Return only the lines from the top of the material through the line marked by "side_blend_radius = 40", unaltered.

^^^^^^^^^^^^^^^^

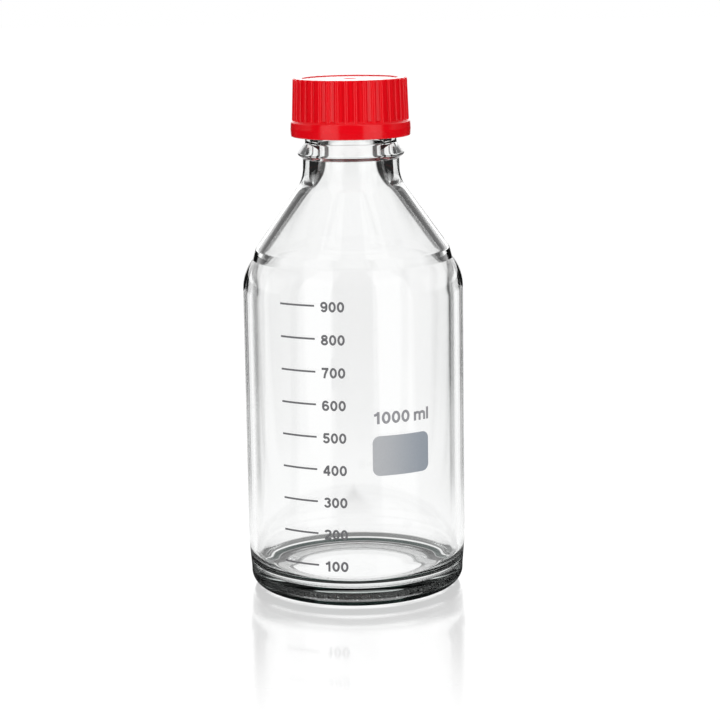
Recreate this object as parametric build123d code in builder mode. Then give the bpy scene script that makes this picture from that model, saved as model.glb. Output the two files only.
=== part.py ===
"""Round one-litre laboratory bottle: glass body, pouring ring, seal disc and ribbed screw cap.

The frame has +Z up the bottle's axis, with the origin at the centre of the foot, on the bench.
All sizes are in millimetres. Heights run down from the lip: the cap hangs from the seal on it,
and the threads, the bead and the shoulder follow the cap's foot.
"""

from build123d import *
from math import atan2, cos, pi, radians, sin, tan
import os

os.makedirs("parts", exist_ok=True)

# Glass body
body_diameter = 101
wall = 3.7
glass_height = 229
floor_thickness = 4.2
inner_heel_radius = 11

# Foot: a contact ring round a raised centre panel
foot_ring_width = 8.9
foot_ring_bevel = 1.5
foot_groove_rise = 1.2
foot_ring_round = 1
panel_inset = 20
panel_rise = 3.2
panel_step = 1.6
panel_round = 0.8
heel_draft = 1.1
heel_radius = 6.2
heel_flat = 1.6
heel_height = 21
heel_blend_radius = 8
side_blend_radius = 40

# Shoulder: a round, a short upright land, then a straight cone up to the neck
cone_angle = 35.6
land_inset = 6.1
land_height = 4.7
land_draft = 1.2
land_foot_round = 0.5
land_top_round = 2
shoulder_radius = 21.5
shoulder_rise = 6.3
shoulder_wall = 4.2
inner_shoulder_radius = 20

# Neck, with a bead below the cap
neck_step = 1.2
neck_length = 9.6
neck_root_radius = 17
inner_neck_radius = 20
bead_gap = 3
bead_height = 7
bead_flank = 1.96
bead_projection = 2.6
bead_root_round = 0.8
bead_round = 1
bead_top_round = 1.5
bore_diameter = 30

# Lip, above the thread
lip_inset = 0.7
lip_height = 3.6
lip_round = 1.4
lip_foot_round = 0.3

# Screw thread
thread_core_diameter = 41.6
thread_depth = 1.35
thread_pitch = 4
thread_root_width = 2.3
thread_crest_width = 0.9
thread_rise = 4.15
neck_thread_turns = 1.75
cap_thread_turns = 1.5
thread_clearance = 0.4
flank_clearance = 0.25
thread_sink = 0.35
thread_sections = 14
thread_fade_turns = 0.25
thread_end_height = 0.05

# Pouring ring, clipped over the lip
ring_thickness = 0.8
ring_clearance = 0.1
ring_sleeve_depth = 4.5
ring_skirt_depth = 2.4
ring_inner_round = 0.3
ring_outer_round = 0.5

# Seal disc
seal_thickness = 1.8
seal_clearance = 0.5

# Screw cap
cap_height = 26
cap_roof = 2.4
cap_wall = 2.25
cap_edge_round = 0.9
cap_rim_width = 3
cap_dish_depth = 0.4
gate_diameter = 6
gate_depth = 0.5
lead_in = 0.8
grip_flare = 0.7
rib_count = 38
rib_depth = 1
rib_radius = 1.25
band_wall = 4.75
band_height = 6.6
band_shoulder = 1.6
band_bulge = 0.25
band_edge_round = 0.5

# Radii that follow from the sizes above
body_radius = body_diameter / 2
inner_radius = body_radius - wall
heel_side_radius = body_radius - heel_draft
foot_inner_radius = heel_side_radius - foot_ring_width
panel_radius = body_radius - panel_inset
cone_foot_radius = body_radius - land_inset
land_foot_radius = cone_foot_radius + land_draft
bore_radius = bore_diameter / 2
core_radius = thread_core_diameter / 2
crest_radius = core_radius + thread_depth
neck_radius = core_radius + neck_step
bead_radius = neck_radius + bead_projection
lip_radius = core_radius - lip_inset
lip_edge_round = min(lip_round, (lip_radius - bore_radius) * 0.4)
cap_bore_radius = crest_radius + thread_clearance
cap_crest_radius = core_radius + thread_clearance

# Heights of the cap, which hangs from the lip
seal_level = glass_height + ring_thickness
roof_level = seal_level + seal_thickness
cap_top = roof_level + cap_roof
cap_foot = cap_top - cap_height

# Heights of the glass below the cap
thread_offset = (thread_root_width + thread_crest_width) / 2 + flank_clearance
cap_thread_start = cap_foot + thread_rise
neck_thread_start = cap_thread_start + thread_offset
lip_foot = glass_height - lip_height
bead_top = cap_foot - bead_gap
bead_foot = bead_top - bead_height
neck_corner = bead_foot - neck_length
cone_slope = tan(radians(cone_angle))
cone_foot = neck_corner - (cone_foot_radius - neck_radius) / cone_slope
land_foot = cone_foot - land_height
shoulder_corner = land_foot - shoulder_rise
floor_level = panel_rise + floor_thickness

# The inside of the cone lies shoulder_wall behind the outside
inner_cone_foot_radius = cone_foot_radius - shoulder_wall / cos(radians(cone_angle))
inner_shoulder = cone_foot - (inner_radius - inner_cone_foot_radius) / cone_slope
inner_neck_corner = cone_foot + (inner_cone_foot_radius - bore_radius) / cone_slope


def half_section(corners):
    """A closed outline of (radius, height, corner round) points, on the XZ plane, ready to revolve."""
    with BuildSketch(Plane.XZ) as section:
        with BuildLine():
            FilletPolyline(
                *[(radius, height) for radius, height, _ in corners],
                radius=[corner_round for _, _, corner_round in corners],
                close=True,
            )
        make_face()
    return section.sketch


def thread_ridge(root_radius, depth, start, turns):
    """A right-hand helical ridge that rises from root_radius by depth, inwards where depth is negative.

    The ridge sinks a little into the wall that carries it, and fades into that wall at both ends.
    """
    outward = 1 if depth > 0 else -1
    sunk = -thread_sink * outward
    with BuildLine() as path:
        Helix(thread_pitch, thread_pitch * turns, root_radius, center=(0, 0, start))
    sections = []
    for section_number in range(thread_sections + 1):
        share = section_number / thread_sections
        fade = min(1, min(share, 1 - share) * turns / thread_fade_turns)
        height = thread_end_height + (1 - thread_end_height) * (1 - cos(pi * fade)) / 2
        place = path.line @ share
        along = path.line % share
        across = Vector(place.X, place.Y, 0).normalized()
        with BuildSketch(Plane(origin=place, x_dir=across, z_dir=along)) as section:
            with BuildLine():
                Polyline(
                    (sunk, -thread_root_width / 2),
                    (depth * height, -thread_crest_width / 2),
                    (depth * height, thread_crest_width / 2),
                    (sunk, thread_root_width / 2),
                    close=True,
                )
            make_face()
        sections.append(section.sketch.face())
    return sweep(sections, path=path.line, multisection=True, is_frenet=True, mode=Mode.PRIVATE)


# Bottle: one piece of blown glass, its outside run up from the foot and its inside back down
with BuildPart() as bottle:
    bottle_section = half_section(
        [
            (0, panel_rise, 0),
            (panel_radius, panel_rise, panel_round),
            (panel_radius + panel_step, panel_rise - panel_step, panel_round),
            (foot_inner_radius - foot_ring_bevel, foot_groove_rise, foot_ring_round),
            (foot_inner_radius, 0, panel_round),
            (heel_side_radius, 0, heel_radius),
            (heel_side_radius, heel_radius + heel_flat, heel_blend_radius),
            (body_radius, heel_height, side_blend_radius),
            (body_radius, shoulder_corner, shoulder_radius),
            (land_foot_radius, land_foot, land_foot_round),
            (cone_foot_radius, cone_foot, land_top_round),
            (neck_radius, neck_corner, neck_root_radius),
            (neck_radius, bead_foot, bead_root_round),
            (bead_radius, bead_foot + bead_flank, bead_round),
            (core_radius, bead_top, bead_top_round),
            (core_radius, lip_foot, lip_foot_round),
            (lip_radius, lip_foot, lip_foot_round),
            (lip_radius, glass_height, lip_edge_round),
            (bore_radius, glass_height, lip_edge_round),
            (bore_radius, inner_neck_corner, inner_neck_radius),
            (inner_radius, inner_shoulder, inner_shoulder_radius),
            (inner_radius, floor_level, inner_heel_radius),
            (0, floor_level, 0),
        ]
    )
    revolve(bottle_section, axis=Axis.Z)
    add(thread_ridge(core_radius, thread_depth, neck_thread_start, neck_thread_turns))

# Pouring ring: a thin moulding with a sleeve down the bore and a skirt over the lip
ring_sleeve_radius = bore_radius - ring_clearance
ring_skirt_radius = lip_radius + ring_clearance
ring_bore_radius = ring_sleeve_radius - ring_thickness
ring_outer_radius = ring_skirt_radius + ring_thickness
ring_sleeve_foot = glass_height - ring_sleeve_depth
ring_skirt_foot = glass_height - ring_skirt_depth

with BuildPart() as pouring_ring:
    ring_section = half_section(
        [
            (ring_bore_radius, seal_level, ring_inner_round),
            (ring_bore_radius, ring_sleeve_foot, 0),
            (ring_sleeve_radius, ring_sleeve_foot, 0),
            (ring_sleeve_radius, glass_height, lip_edge_round),
            (ring_skirt_radius, glass_height, lip_edge_round),
            (ring_skirt_radius, ring_skirt_foot, 0),
            (ring_outer_radius, ring_skirt_foot, ring_inner_round),
            (ring_outer_radius, seal_level, ring_outer_round),
        ]
    )
    revolve(ring_section, axis=Axis.Z)

# Seal disc: lies on the pouring ring, under the cap's roof
with BuildPart() as cap_seal:
    with BuildSketch(Plane.XY.offset(seal_level)):
        Circle(cap_bore_radius - seal_clearance)
    extrude(amount=seal_thickness)


# Screw cap: half-round ribs on a coned grip, over a smooth band, bored out, with the thread ridge inside
rib_foot = cap_foot + band_height
band_radius = cap_bore_radius + band_wall
grip_top_radius = cap_bore_radius + cap_wall
grip_foot_radius = grip_top_radius + grip_flare
grip_draft = atan2(grip_flare, cap_top - rib_foot)

# One rib leans with the grip, and runs past both ends of it
rib_start = (grip_foot_radius + rib_depth - rib_radius, 0, rib_foot)
rib_lean = (-sin(grip_draft), 0, cos(grip_draft))
with BuildPart() as rib:
    with BuildSketch(Plane(origin=rib_start, z_dir=rib_lean)):
        Circle(rib_radius)
    extrude(amount=cap_height, both=True)

with BuildPart() as screw_cap:
    grip_section = half_section(
        [
            (0, rib_foot, 0),
            (grip_foot_radius, rib_foot, 0),
            (grip_top_radius, cap_top, 0),
            (0, cap_top, 0),
        ]
    )
    revolve(grip_section, axis=Axis.Z)
    with PolarLocations(0, rib_count):
        add(rib.part)
    envelope_section = half_section(
        [
            (0, rib_foot, 0),
            (band_radius, rib_foot, 0),
            (grip_top_radius + rib_depth, cap_top, cap_edge_round),
            (0, cap_top, 0),
        ]
    )
    revolve(envelope_section, axis=Axis.Z, mode=Mode.INTERSECT)
    band_section = half_section(
        [
            (0, cap_foot, 0),
            (band_radius - band_bulge, cap_foot, band_edge_round),
            (band_radius, cap_foot + band_height / 2, band_height),
            (band_radius - band_bulge, rib_foot, band_edge_round),
            (grip_foot_radius - band_bulge, rib_foot + band_shoulder, 0),
            (0, rib_foot + band_shoulder, 0),
        ]
    )
    revolve(band_section, axis=Axis.Z)
    with BuildSketch(Plane.XY.offset(cap_top)):
        Circle(grip_top_radius - cap_rim_width)
    extrude(amount=-cap_dish_depth, mode=Mode.SUBTRACT)
    with BuildSketch(Plane.XY.offset(cap_top - cap_dish_depth)):
        Circle(gate_diameter / 2)
    extrude(amount=-gate_depth, mode=Mode.SUBTRACT)
    bore_section = half_section(
        [
            (0, cap_foot, 0),
            (cap_bore_radius + lead_in, cap_foot, 0),
            (cap_bore_radius, cap_foot + lead_in, 0),
            (cap_bore_radius, roof_level, 0),
            (0, roof_level, 0),
        ]
    )
    revolve(bore_section, axis=Axis.Z, mode=Mode.SUBTRACT)
    cap_thread_depth = cap_crest_radius - cap_bore_radius
    add(thread_ridge(cap_bore_radius, cap_thread_depth, cap_thread_start, cap_thread_turns))

for piece, name in (
    (bottle, "bottle"),
    (pouring_ring, "pouring_ring"),
    (cap_seal, "cap_seal"),
    (screw_cap, "screw_cap"),
):
    piece.part.label = name
    export_step(piece.part, f"parts/{name}.step")
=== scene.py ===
"""Round laboratory media bottle: a clear glass body with grey enamel print, a pouring ring,
a seal disc and a ribbed red screw cap, standing on a white floor.

Lengths are in metres unless a name or comment says mm. +Z runs up the bottle's axis.
"""

from math import atan2, ceil, cos, hypot, pi, radians, sin

import bpy
from mathutils import Matrix, Vector


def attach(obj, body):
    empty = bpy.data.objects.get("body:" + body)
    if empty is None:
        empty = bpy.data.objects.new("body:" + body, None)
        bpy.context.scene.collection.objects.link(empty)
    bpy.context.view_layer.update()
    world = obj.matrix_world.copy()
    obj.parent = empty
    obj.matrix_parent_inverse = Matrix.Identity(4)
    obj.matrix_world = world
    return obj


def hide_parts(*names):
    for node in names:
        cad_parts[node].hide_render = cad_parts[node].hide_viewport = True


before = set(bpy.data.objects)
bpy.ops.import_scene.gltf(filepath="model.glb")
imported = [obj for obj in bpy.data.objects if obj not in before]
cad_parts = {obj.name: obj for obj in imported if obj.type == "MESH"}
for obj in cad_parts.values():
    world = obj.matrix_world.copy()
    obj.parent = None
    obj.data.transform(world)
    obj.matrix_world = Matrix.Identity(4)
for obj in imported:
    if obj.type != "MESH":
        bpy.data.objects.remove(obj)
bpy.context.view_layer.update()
MM = 0.001


# ---------------------------------------------------------------- node helpers


class Amount:
    """A number that varies over a surface or a beam; sums and products of it add Math nodes."""

    def __init__(self, nodes, socket):
        self.nodes = nodes
        self.socket = socket

    def maths(self, operation, *values):
        node = self.nodes.add("Math", {"operation": operation}, dict(enumerate(values)))
        return Amount(self.nodes, node.outputs[0])

    def __add__(self, other):
        return self.maths("ADD", self, other)

    def __radd__(self, other):
        return self.maths("ADD", other, self)

    def __sub__(self, other):
        return self.maths("SUBTRACT", self, other)

    def __rsub__(self, other):
        return self.maths("SUBTRACT", other, self)

    def __mul__(self, other):
        return self.maths("MULTIPLY", self, other)

    def __rmul__(self, other):
        return self.maths("MULTIPLY", other, self)

    def __truediv__(self, other):
        return self.maths("DIVIDE", self, other)

    def __rtruediv__(self, other):
        return self.maths("DIVIDE", other, self)

    def __pow__(self, other):
        return self.maths("POWER", self, other)

    def __abs__(self):
        return self.maths("ABSOLUTE", self)

    def at_most(self, other):
        return self.maths("MINIMUM", self, other)

    def wrapped(self, top, bottom):
        return self.maths("WRAP", self, top, bottom)

    def ramp(self, start, end):
        """0 at start, 1 at end, with a soft change between; start may be above end."""
        settings = {"interpolation_type": "SMOOTHSTEP", "clamp": True}
        low, high = min(start, end), max(start, end)
        outcome = (0.0, 1.0) if start < end else (1.0, 0.0)
        values = {0: self, 1: low, 2: high, 3: outcome[0], 4: outcome[1]}
        node = self.nodes.add("MapRange", settings, values)
        return Amount(self.nodes, node.outputs[0])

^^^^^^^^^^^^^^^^

▸ **OUTPUT FOR THIS EXERCISE**
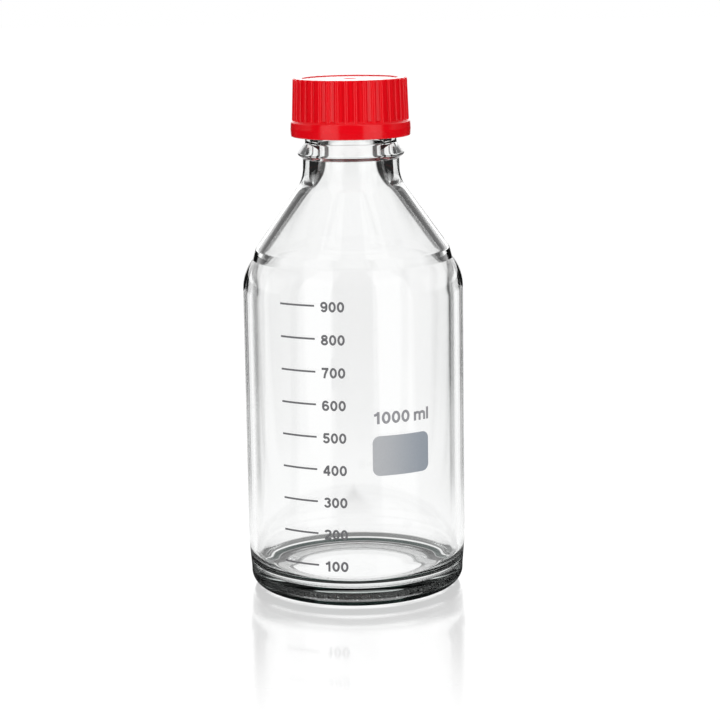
Recreate this object as parametric build123d code in builder mode. Then give the bpy scene script that makes this picture from that model, saved as model.glb. Output the two files only.
=== part.py ===
"""Round one-litre laboratory bottle: glass body, pouring ring, seal disc and ribbed screw cap.

The frame has +Z up the bottle's axis, with the origin at the centre of the foot, on the bench.
All sizes are in millimetres. Heights run down from the lip: the cap hangs from the seal on it,
and the threads, the bead and the shoulder follow the cap's foot.
"""

from build123d import *
from math import atan2, cos, pi, radians, sin, tan
import os

os.makedirs("parts", exist_ok=True)

# Glass body
body_diameter = 101
wall = 3.7
glass_height = 229
floor_thickness = 4.2
inner_heel_radius = 11

# Foot: a contact ring round a raised centre panel
foot_ring_width = 8.9
foot_ring_bevel = 1.5
foot_groove_rise = 1.2
foot_ring_round = 1
panel_inset = 20
panel_rise = 3.2
panel_step = 1.6
panel_round = 0.8
heel_draft = 1.1
heel_radius = 6.2
heel_flat = 1.6
heel_height = 21
heel_blend_radius = 8
side_blend_radius = 40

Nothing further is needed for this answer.